Returns appropriate and ranges for this MobiusStrip instance. This is intended for internal use in creating an actual plot.

INPUT:

• ds - A number, typically coming from a RenderParams object, which helps determine the increment for the range for the MobiusStrip object.

EXAMPLE:

sage: from sage.plot.plot3d.parametric_surface import MobiusStrip
sage: N = MobiusStrip(7,3,2) # two twists
sage: N.get_grid(N.default_render_params().ds)
([-1, 1], [0.0, 0.125663706144, 0.251327412287, 0.376991118431, ... 0])

class sage.plot.plot3d.parametric_surface.ParametricSurface

Bases: sage.plot.plot3d.index_face_set.IndexFaceSet

Base class that initializes the ParametricSurface graphics type. This sets options, the function to be plotted, and the plotting array as attributes.

INPUT:

• f - (default: None) The defining function. Either a tuple of three functions, or a single function which returns a tuple, taking two python floats as input. To subclass, pass None for f and override eval_c or eval instead.
• domain - (default: None) A tuple of two lists, defining the grid of values. If None, this will be calculate automatically.

EXAMPLES:

sage: from sage.plot.plot3d.parametric_surface import ParametricSurface
sage: def f(x,y): return cos(x)*sin(y), sin(x)*sin(y), cos(y)+log(tan(y/2))+0.2*x
sage: S = ParametricSurface(f, (srange(0,12.4,0.1), srange(0.1,2,0.1)))
sage: show(S)

sage: len(S.face_list())
2214


The Hessenberg surface:

sage: def f(u,v):
...       a = 1
...       from math import cos, sin, sinh, cosh
...       x = cos(a)*(cos(u)*sinh(v)-cos(3*u)*sinh(3*v)/3) + sin(a)*(
...           sin(u)*cosh(v)-sin(3*u)*cosh(3*v)/3)
...       y = cos(a)*(sin(u)*sinh(v)+sin(3*u)*sinh(3*v)/3) + sin(a)*(
...           -cos(u)*cosh(v)-cos(3*u)*cosh(3*v)/3)
...       z = cos(a)*cos(2*u)*cosh(2*v)+sin(a)*sin(2*u)*sinh(2*v)
...       return (x,y,z)
sage: v = srange(float(0),float((3/2)*pi),float(0.1))
sage: S = ParametricSurface(f, (srange(float(0),float(pi),float(0.1)),
...                  srange(float(-1),float(1),float(0.1))), color="blue")
sage: show(S)

bounding_box()

Returns the lower and upper corners of a 3D bounding box for self. This is used for rendering and self should fit entirely within this box.

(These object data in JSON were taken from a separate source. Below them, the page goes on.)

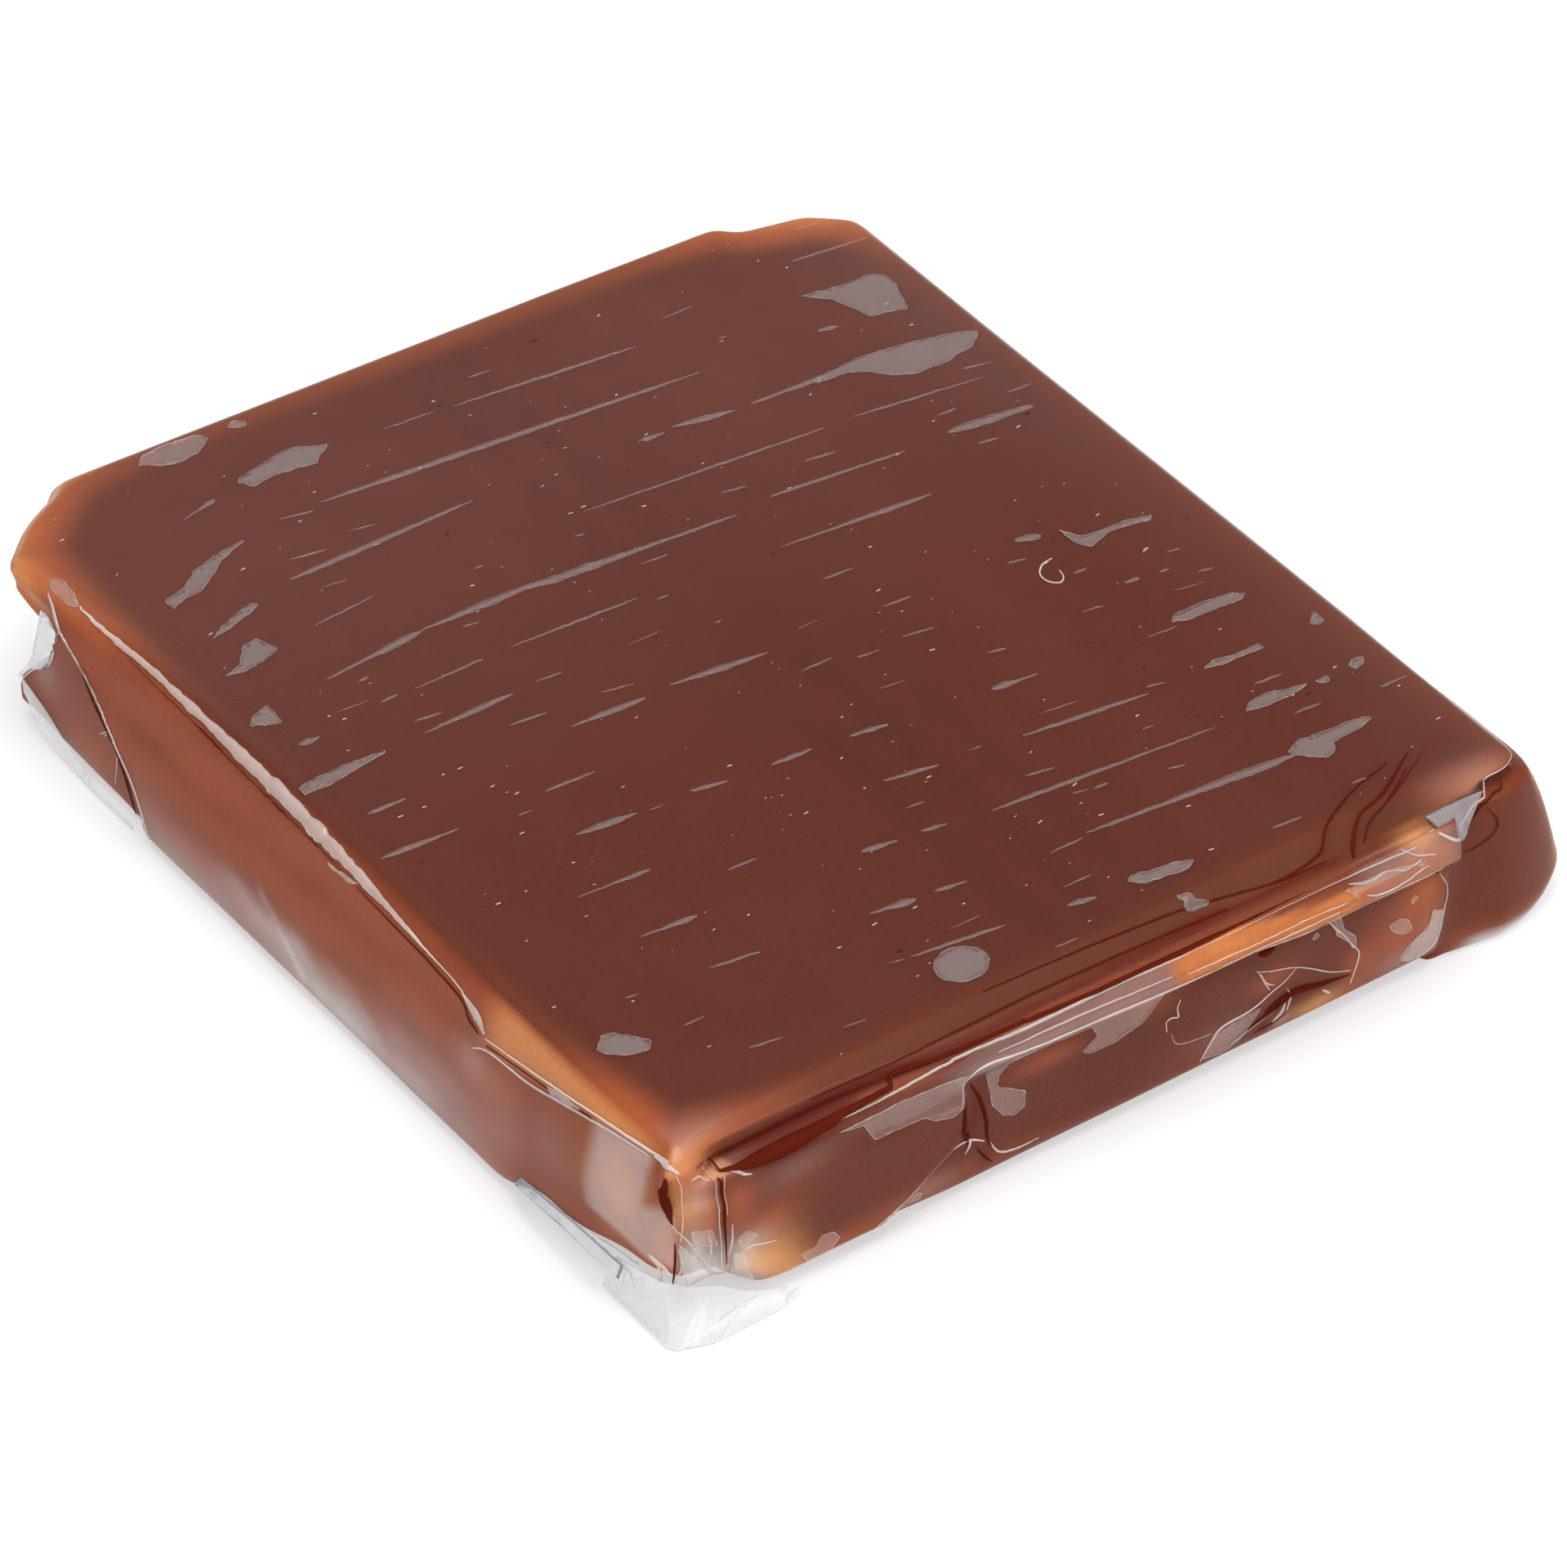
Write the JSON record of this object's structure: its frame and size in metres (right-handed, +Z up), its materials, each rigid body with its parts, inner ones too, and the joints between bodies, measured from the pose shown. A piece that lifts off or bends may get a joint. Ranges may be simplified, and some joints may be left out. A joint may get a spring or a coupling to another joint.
{
  "type": "wrapped chocolate caramel",
  "caption": "Flat, nearly square slab of chocolate caramel in a tight clear film wrapper with folded ends, pleats and loose film edges.",
  "frame": {"origin": "middle of the object's box in plan, on the surface that it lies on", "axes": "+Z up out of the top face; X runs along the folded ends, Y along the plain sides; the folded end with the ledge faces -Y and the loose film fringe is at the -X -Y corner"},
  "size_m": [0.04, 0.045, 0.0076],
  "materials": {
    "caramel": "dark red-brown chocolate caramel, amber where it is thin, wet-looking under the film",
    "film": "clear glossy wrapping film with creases"
  },
  "bodies": {
    "root": {"wrapped_caramel": "caramel"}
  },
  "joints": []
}
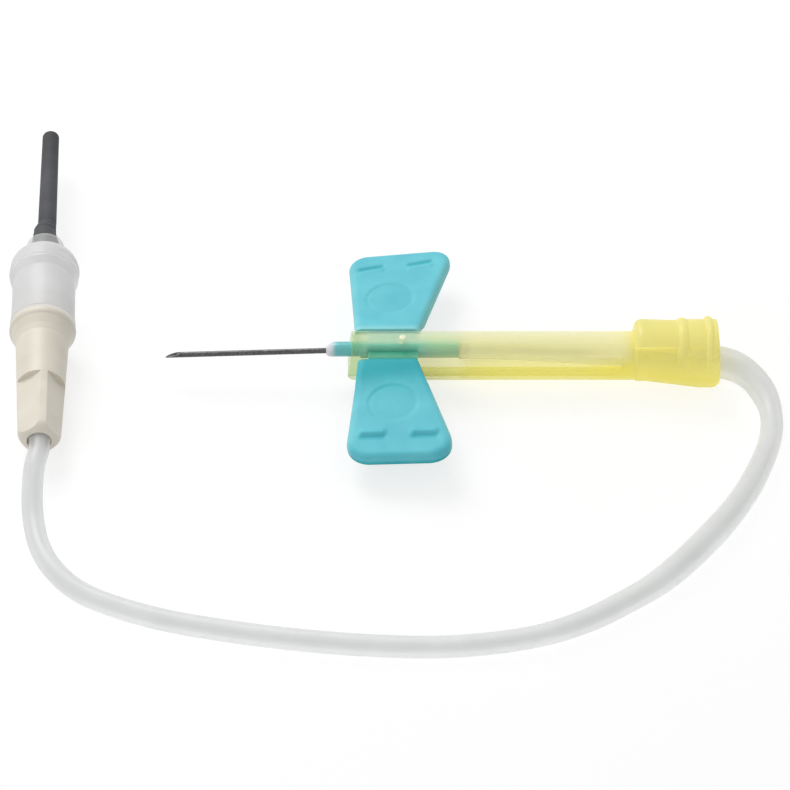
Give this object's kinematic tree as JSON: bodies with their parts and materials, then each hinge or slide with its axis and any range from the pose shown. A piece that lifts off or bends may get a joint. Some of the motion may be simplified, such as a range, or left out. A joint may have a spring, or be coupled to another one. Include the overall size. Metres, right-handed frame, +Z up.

Specifically, the first point returned should have x, y, and z coordinates should be the respective infimum over all points in self, and the second point is the supremum.

EXAMPLES:

sage: from sage.plot.plot3d.parametric_surface import MobiusStrip
sage: M = MobiusStrip(7,3,2)
sage: M.bounding_box()
((-10.0, -7.53907349250478..., -2.9940801852848145), (10.0, 7.5390734925047846, 2.9940801852848145))

default_render_params()

Returns an instance of RenderParams suitable for plotting this object.

TEST:

sage: from sage.plot.plot3d.parametric_surface import MobiusStrip
sage: type(MobiusStrip(3,3).default_render_params())
<class 'sage.plot.plot3d.base.RenderParams'>

dual()

Returns an IndexFaceSet which is the dual of the ParametricSurface object as a triangulated surface.

EXAMPLES:

As one might expect, this gives an icosahedron:

sage: D = dodecahedron()
sage: D.dual()


But any enclosed surface should work:

sage: from sage.plot.plot3d.shapes import Torus
sage: T =  Torus(1, .2)
sage: T.dual()
sage: T.is_enclosed()
True


Surfaces which are not enclosed, though, should raise an exception:

sage: from sage.plot.plot3d.parametric_surface import MobiusStrip
sage: M = MobiusStrip(3,1)
sage: M.is_enclosed()
False
sage: M.dual()
Traceback (most recent call last):
...
NotImplementedError: This is only implemented for enclosed surfaces

eval(u, v)

TEST:

sage: from sage.plot.plot3d.parametric_surface import ParametricSurface
sage: def f(x,y): return x+y,x-y,x*y
sage: P = ParametricSurface(f,(srange(0,1,0.1),srange(0,1,0.1)))
sage: P.eval(0,0)
Traceback (most recent call last):
...
NotImplementedError

get_grid(ds)

TEST:

sage: from sage.plot.plot3d.parametric_surface import ParametricSurface
sage: def f(x,y): return x+y,x-y,x*y
sage: P = ParametricSurface(f)
sage: P.get_grid(.1)
Traceback (most recent call last):
...
NotImplementedError: You must override the get_grid method.

is_enclosed()

Returns a boolean telling whether or not it is necessary to render the back sides of the polygons (assuming, of course, that they have the correct orientation).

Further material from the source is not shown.